DATA EXCERPT =
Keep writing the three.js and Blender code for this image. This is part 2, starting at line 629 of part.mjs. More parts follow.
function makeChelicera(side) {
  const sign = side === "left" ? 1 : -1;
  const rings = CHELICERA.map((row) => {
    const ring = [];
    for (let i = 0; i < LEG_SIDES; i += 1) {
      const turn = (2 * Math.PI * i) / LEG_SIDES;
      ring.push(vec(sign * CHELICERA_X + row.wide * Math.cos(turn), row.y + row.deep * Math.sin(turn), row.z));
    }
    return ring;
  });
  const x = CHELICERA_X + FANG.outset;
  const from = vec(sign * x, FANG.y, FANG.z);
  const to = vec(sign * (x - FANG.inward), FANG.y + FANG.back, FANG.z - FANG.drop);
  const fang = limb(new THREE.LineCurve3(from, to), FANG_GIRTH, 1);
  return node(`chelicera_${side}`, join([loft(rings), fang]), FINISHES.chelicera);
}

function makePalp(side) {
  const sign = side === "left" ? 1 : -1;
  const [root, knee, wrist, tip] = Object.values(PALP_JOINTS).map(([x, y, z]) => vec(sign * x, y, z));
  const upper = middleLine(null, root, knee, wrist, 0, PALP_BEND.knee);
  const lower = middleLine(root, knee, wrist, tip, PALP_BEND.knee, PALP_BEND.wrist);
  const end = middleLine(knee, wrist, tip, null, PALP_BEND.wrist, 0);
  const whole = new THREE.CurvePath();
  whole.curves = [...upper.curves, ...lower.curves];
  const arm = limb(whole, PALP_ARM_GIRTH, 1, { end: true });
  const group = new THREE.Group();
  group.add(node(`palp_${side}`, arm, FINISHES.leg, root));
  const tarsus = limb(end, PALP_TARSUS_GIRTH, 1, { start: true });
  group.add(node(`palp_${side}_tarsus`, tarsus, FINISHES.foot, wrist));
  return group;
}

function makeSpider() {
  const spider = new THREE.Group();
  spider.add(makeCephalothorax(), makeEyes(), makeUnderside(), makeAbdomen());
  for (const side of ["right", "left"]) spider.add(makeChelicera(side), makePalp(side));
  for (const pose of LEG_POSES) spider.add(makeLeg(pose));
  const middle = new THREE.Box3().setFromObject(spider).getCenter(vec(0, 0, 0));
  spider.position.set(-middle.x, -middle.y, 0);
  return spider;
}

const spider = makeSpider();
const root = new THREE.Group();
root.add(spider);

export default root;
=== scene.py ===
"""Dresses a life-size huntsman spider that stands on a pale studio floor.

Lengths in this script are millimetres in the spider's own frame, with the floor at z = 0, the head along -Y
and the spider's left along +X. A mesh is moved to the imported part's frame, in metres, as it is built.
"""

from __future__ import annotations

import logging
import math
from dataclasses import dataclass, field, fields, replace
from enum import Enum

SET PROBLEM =
Each line of the material must be restated exactly.

ANSWER TO THIS EXERCISE =
Keep writing the three.js and Blender code for this image. This is part 2, starting at line 629 of part.mjs. More parts follow.
function makeChelicera(side) {
  const sign = side === "left" ? 1 : -1;
  const rings = CHELICERA.map((row) => {
    const ring = [];
    for (let i = 0; i < LEG_SIDES; i += 1) {
      const turn = (2 * Math.PI * i) / LEG_SIDES;
      ring.push(vec(sign * CHELICERA_X + row.wide * Math.cos(turn), row.y + row.deep * Math.sin(turn), row.z));
    }
    return ring;
  });
  const x = CHELICERA_X + FANG.outset;
  const from = vec(sign * x, FANG.y, FANG.z);
  const to = vec(sign * (x - FANG.inward), FANG.y + FANG.back, FANG.z - FANG.drop);
  const fang = limb(new THREE.LineCurve3(from, to), FANG_GIRTH, 1);
  return node(`chelicera_${side}`, join([loft(rings), fang]), FINISHES.chelicera);
}

function makePalp(side) {
  const sign = side === "left" ? 1 : -1;
  const [root, knee, wrist, tip] = Object.values(PALP_JOINTS).map(([x, y, z]) => vec(sign * x, y, z));
  const upper = middleLine(null, root, knee, wrist, 0, PALP_BEND.knee);
  const lower = middleLine(root, knee, wrist, tip, PALP_BEND.knee, PALP_BEND.wrist);
  const end = middleLine(knee, wrist, tip, null, PALP_BEND.wrist, 0);
  const whole = new THREE.CurvePath();
  whole.curves = [...upper.curves, ...lower.curves];
  const arm = limb(whole, PALP_ARM_GIRTH, 1, { end: true });
  const group = new THREE.Group();
  group.add(node(`palp_${side}`, arm, FINISHES.leg, root));
  const tarsus = limb(end, PALP_TARSUS_GIRTH, 1, { start: true });
  group.add(node(`palp_${side}_tarsus`, tarsus, FINISHES.foot, wrist));
  return group;
}

function makeSpider() {
  const spider = new THREE.Group();
  spider.add(makeCephalothorax(), makeEyes(), makeUnderside(), makeAbdomen());
  for (const side of ["right", "left"]) spider.add(makeChelicera(side), makePalp(side));
  for (const pose of LEG_POSES) spider.add(makeLeg(pose));
  const middle = new THREE.Box3().setFromObject(spider).getCenter(vec(0, 0, 0));
  spider.position.set(-middle.x, -middle.y, 0);
  return spider;
}

const spider = makeSpider();
const root = new THREE.Group();
root.add(spider);

export default root;
=== scene.py ===
"""Dresses a life-size huntsman spider that stands on a pale studio floor.

Lengths in this script are millimetres in the spider's own frame, with the floor at z = 0, the head along -Y
and the spider's left along +X. A mesh is moved to the imported part's frame, in metres, as it is built.
"""

from __future__ import annotations

import logging
import math
from dataclasses import dataclass, field, fields, replace
from enum import Enum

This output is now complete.